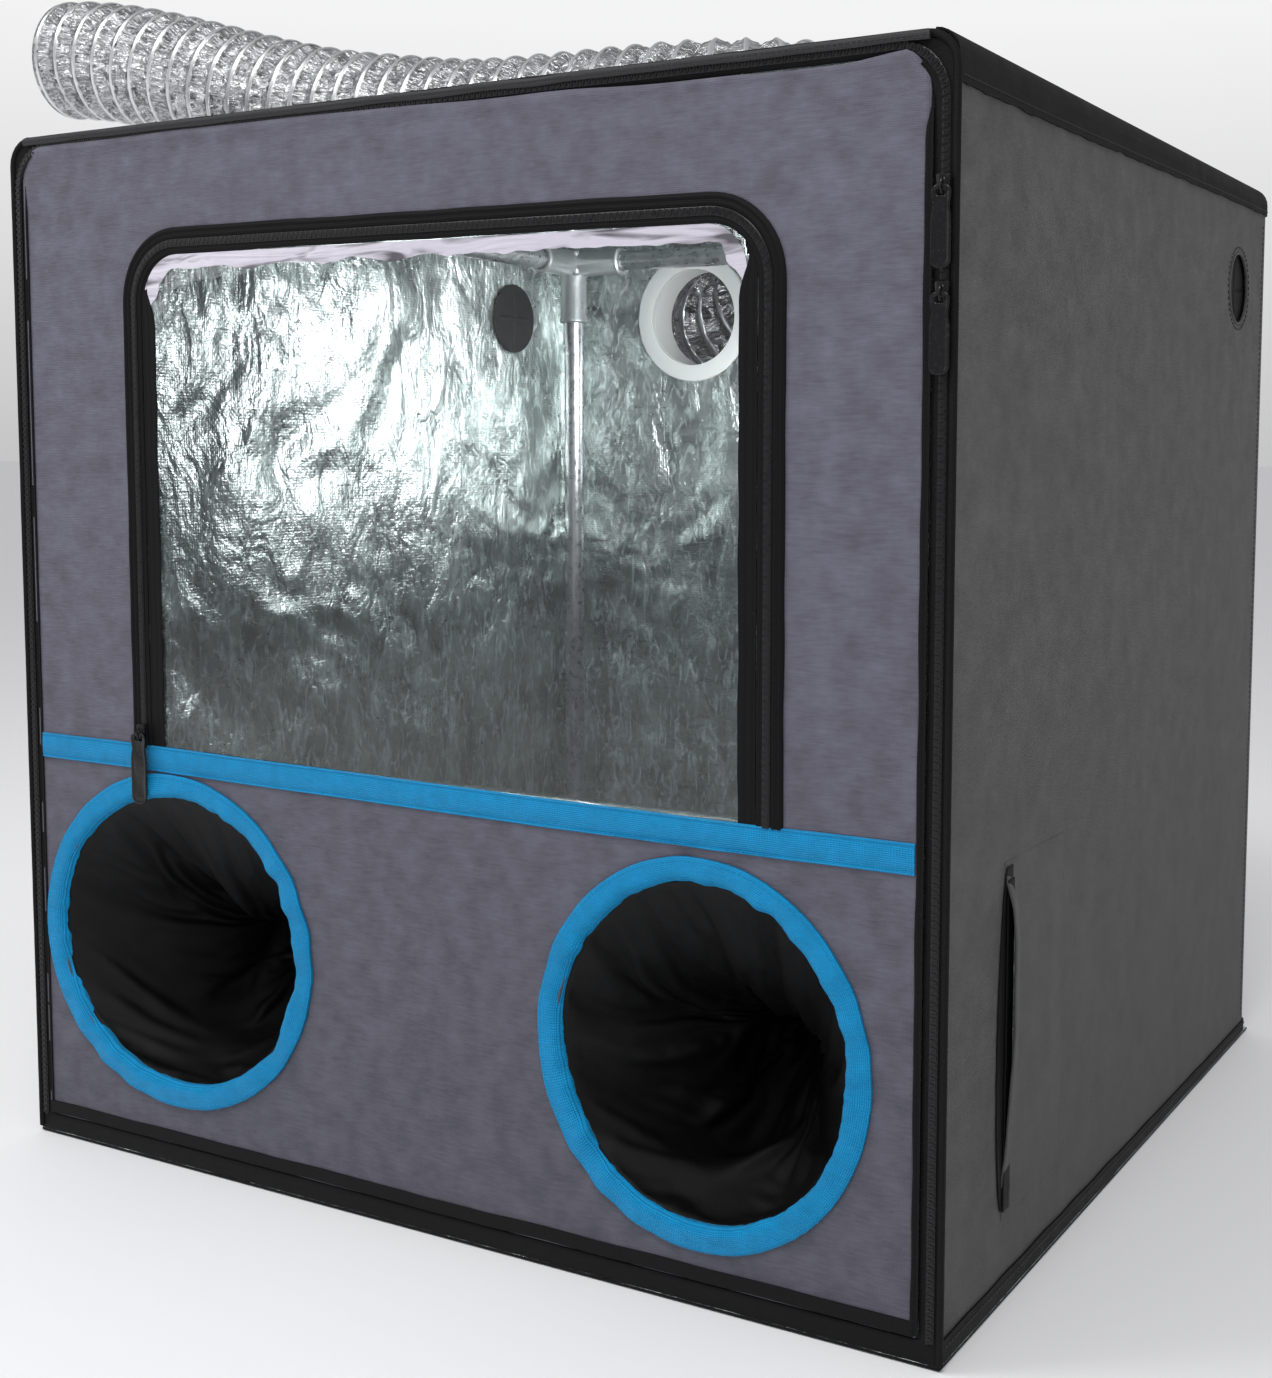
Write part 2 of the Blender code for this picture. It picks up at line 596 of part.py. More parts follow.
def make_side_flap(grey, black):
    """The flap over the side opening, sewn on at its rear edge, with hook-and-loop strips at its front."""
    hook_x = WALL_X + GAP
    loop_x = hook_x + HOOK + GAP
    flap_x = loop_x + HOOK + GAP
    lip = SIDE_HOLE_FRONT - FLAP_LIP
    middle = (SIDE_HOLE_BOTTOM + SIDE_HOLE_TOP) / 2
    hinge = pivot("side_flap_hinge", (flap_x, SIDE_HOLE_BACK + FLAP_LAP, middle))
    bottom, top = SIDE_HOLE_BOTTOM - FLAP_LAP, SIDE_HOLE_TOP + FLAP_LAP
    flap = prism(
        "side_flap", rectangle(lip, SIDE_HOLE_BACK + FLAP_LAP, bottom, top), "X", flap_x, flap_x + FLAP, grey
    )
    strip = rectangle(lip + 0.002, lip + 0.002 + HOOK_WIDTH, bottom + 0.006, top - 0.006)
    loop = prism("side_loop_strip", strip, "X", loop_x, loop_x + HOOK, black)
    prism("side_hook_strip", strip, "X", hook_x, hook_x + HOOK, black)
    parent(flap, hinge)
    parent(loop, hinge)


def smooth_route(route, steps):
    """Points of a curve that passes through every point of the route."""
    points = [Vector(p) for p in route]
    ends = [2 * points[0] - points[1]] + points + [2 * points[-1] - points[-2]]
    made = []
    for i in range(1, len(ends) - 2):
        a, b, c, d = ends[i - 1 : i + 3]
        for k in range(steps):
            t = k / steps
            made.append(0.5 * (
                2 * b + (c - a) * t + (2 * a - 5 * b + 4 * c - d) * t * t + (3 * b - a - 3 * c + d) * t ** 3
            ))
    return made + [points[-1]]


def make_duct(foil, white, steel):
    """The port's flange and inner ring, the band clamp and the duct itself."""
    at = (DUCT_X, WALL_Y + GAP, DUCT_Z)
    outward = (0, 1, 0)
    back = -GAP - SKIN - GAP - FLANGE - GAP
    inner, outer = SPIGOT_RADIUS - SPIGOT_WALL, SPIGOT_RADIUS
    plate_low = TRIM + GAP  # clear of the top trim
    plate_high = plate_low + FLANGE
    profile = [
        (inner, back), (outer, back), (outer, plate_low), (outer + FLANGE_WIDTH, plate_low),
        (outer + FLANGE_WIDTH, plate_high), (outer, plate_high), (outer, SPIGOT_OUT), (inner, SPIGOT_OUT),
    ]
    turned("duct_flange", profile, white, 32, facing(outward, at))
    low = back + GAP
    turned(
        "duct_flange_ring", ring_profile(outer + GAP, outer + FLANGE_WIDTH, low, low + FLANGE), white, 32,
        facing(outward, at),
    )
    clamp_inner = DUCT_RADIUS
    clamp_low = plate_high + 0.006
    band = ring_profile(clamp_inner, clamp_inner + CLAMP, clamp_low, clamp_low + CLAMP_WIDTH)
    clamp = turned("duct_clamp", band, steel, 32, facing(outward, at))
    block_y = WALL_Y + GAP + clamp_low
    block = prism(
        "clamp_screw",
        rectangle(DUCT_X - 0.009, DUCT_X + 0.009, DUCT_Z - clamp_inner - 0.0075, DUCT_Z - clamp_inner - 0.0004),
        "Y", block_y - 0.001, block_y + CLAMP_WIDTH + 0.001, steel,
    )
    combine(clamp, block, "UNION")
    curve = bpy.data.curves.new("duct", "CURVE")
    curve.dimensions = "3D"
    curve.bevel_depth = DUCT_RADIUS
    curve.bevel_resolution = 3
    curve.use_fill_caps = True
    points = smooth_route(DUCT_ROUTE, DUCT_STEPS)
    spline = curve.splines.new("POLY")
    spline.points.add(len(points) - 1)
    for target, point in zip(spline.points, points):
        target.co = (*point, 1.0)
    curve.materials.append(foil)
    duct = bpy.data.objects.new("duct", curve)
    bpy.context.scene.collection.objects.link(duct)


def main():
    clear_scene()
    grey = material("grey_fabric", (0.115, 0.113, 0.140), 0.85)
    side_grey = material("side_fabric", (0.072, 0.072, 0.074), 0.85)
    black = material("black_tape", (0.012, 0.012, 0.013), 0.70)
    blue = material("blue_webbing", (0.020, 0.250, 0.480), 0.65)
    lining = material("sleeve_fabric", (0.006, 0.006, 0.006), 0.90)
    film = material("clear_film", (0.80, 0.82, 0.88), 0.10, alpha=0.30)
    foil = material("duct_foil", (0.62, 0.63, 0.66), 0.25, 1.0)
    steel = material("pole_steel", (0.55, 0.56, 0.58), 0.25, 1.0)
    socket = material("corner_metal", (0.60, 0.60, 0.62), 0.40, 1.0)
    white = material("white_plastic", (0.75, 0.75, 0.74), 0.45)
    metal = material("zip_black", (0.010, 0.010, 0.011), 0.35)
    make_frame(steel, socket)
    make_cover(side_grey, black)
    door_hinge = make_door(grey, black, blue, lining)
    make_window(door_hinge, film, black)
    make_zips(door_hinge, metal)
    make_ports(black)
    make_side_flap(side_grey, black)
    make_duct(foil, white, steel)


main()
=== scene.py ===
"""Printer enclosure tent: the finished look of its cover, zips, window, sleeves, frame and duct.

Metres, +Z up, in the frame's own place: the front faces -Y and the tent stands on z = 0.
"""

import math

import bmesh
import bpy
from mathutils import Euler, Matrix, Vector, noise


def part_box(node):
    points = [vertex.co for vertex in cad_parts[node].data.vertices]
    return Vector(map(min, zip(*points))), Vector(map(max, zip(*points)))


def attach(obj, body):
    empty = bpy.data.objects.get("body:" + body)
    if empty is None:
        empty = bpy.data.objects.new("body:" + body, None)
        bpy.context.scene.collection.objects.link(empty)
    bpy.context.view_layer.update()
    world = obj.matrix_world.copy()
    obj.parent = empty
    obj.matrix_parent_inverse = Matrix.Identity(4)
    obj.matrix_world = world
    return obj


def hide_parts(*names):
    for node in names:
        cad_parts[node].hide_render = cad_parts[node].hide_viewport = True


bl_info = {
    "name": "Printer enclosure tent",
    "version": (1, 0, 0),
    "blender": (4, 5, 0),
    "location": "View3D > Sidebar > Tent",
    "description": "Builds the finished look of a printer enclosure tent round its frame",
    "category": "Object",
}

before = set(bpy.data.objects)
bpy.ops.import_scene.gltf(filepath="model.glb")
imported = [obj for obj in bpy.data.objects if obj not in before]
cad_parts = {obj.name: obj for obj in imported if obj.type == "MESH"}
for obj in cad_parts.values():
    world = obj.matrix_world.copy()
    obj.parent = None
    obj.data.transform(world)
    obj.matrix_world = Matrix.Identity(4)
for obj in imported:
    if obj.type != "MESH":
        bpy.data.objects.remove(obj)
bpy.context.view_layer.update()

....

TASK TO COMPLETE: Repeat word for word the lines from the line with "for target, point" to the line with "cad_parts[node].hide_render = cad_parts[node].hide_viewport", both lines included.

WRITTEN SOLUTION:
    for target, point in zip(spline.points, points):
        target.co = (*point, 1.0)
    curve.materials.append(foil)
    duct = bpy.data.objects.new("duct", curve)
    bpy.context.scene.collection.objects.link(duct)


def main():
    clear_scene()
    grey = material("grey_fabric", (0.115, 0.113, 0.140), 0.85)
    side_grey = material("side_fabric", (0.072, 0.072, 0.074), 0.85)
    black = material("black_tape", (0.012, 0.012, 0.013), 0.70)
    blue = material("blue_webbing", (0.020, 0.250, 0.480), 0.65)
    lining = material("sleeve_fabric", (0.006, 0.006, 0.006), 0.90)
    film = material("clear_film", (0.80, 0.82, 0.88), 0.10, alpha=0.30)
    foil = material("duct_foil", (0.62, 0.63, 0.66), 0.25, 1.0)
    steel = material("pole_steel", (0.55, 0.56, 0.58), 0.25, 1.0)
    socket = material("corner_metal", (0.60, 0.60, 0.62), 0.40, 1.0)
    white = material("white_plastic", (0.75, 0.75, 0.74), 0.45)
    metal = material("zip_black", (0.010, 0.010, 0.011), 0.35)
    make_frame(steel, socket)
    make_cover(side_grey, black)
    door_hinge = make_door(grey, black, blue, lining)
    make_window(door_hinge, film, black)
    make_zips(door_hinge, metal)
    make_ports(black)
    make_side_flap(side_grey, black)
    make_duct(foil, white, steel)


main()
=== scene.py ===
"""Printer enclosure tent: the finished look of its cover, zips, window, sleeves, frame and duct.

Metres, +Z up, in the frame's own place: the front faces -Y and the tent stands on z = 0.
"""

import math

import bmesh
import bpy
from mathutils import Euler, Matrix, Vector, noise


def part_box(node):
    points = [vertex.co for vertex in cad_parts[node].data.vertices]
    return Vector(map(min, zip(*points))), Vector(map(max, zip(*points)))


def attach(obj, body):
    empty = bpy.data.objects.get("body:" + body)
    if empty is None:
        empty = bpy.data.objects.new("body:" + body, None)
        bpy.context.scene.collection.objects.link(empty)
    bpy.context.view_layer.update()
    world = obj.matrix_world.copy()
    obj.parent = empty
    obj.matrix_parent_inverse = Matrix.Identity(4)
    obj.matrix_world = world
    return obj


def hide_parts(*names):
    for node in names:
        cad_parts[node].hide_render = cad_parts[node].hide_viewport = True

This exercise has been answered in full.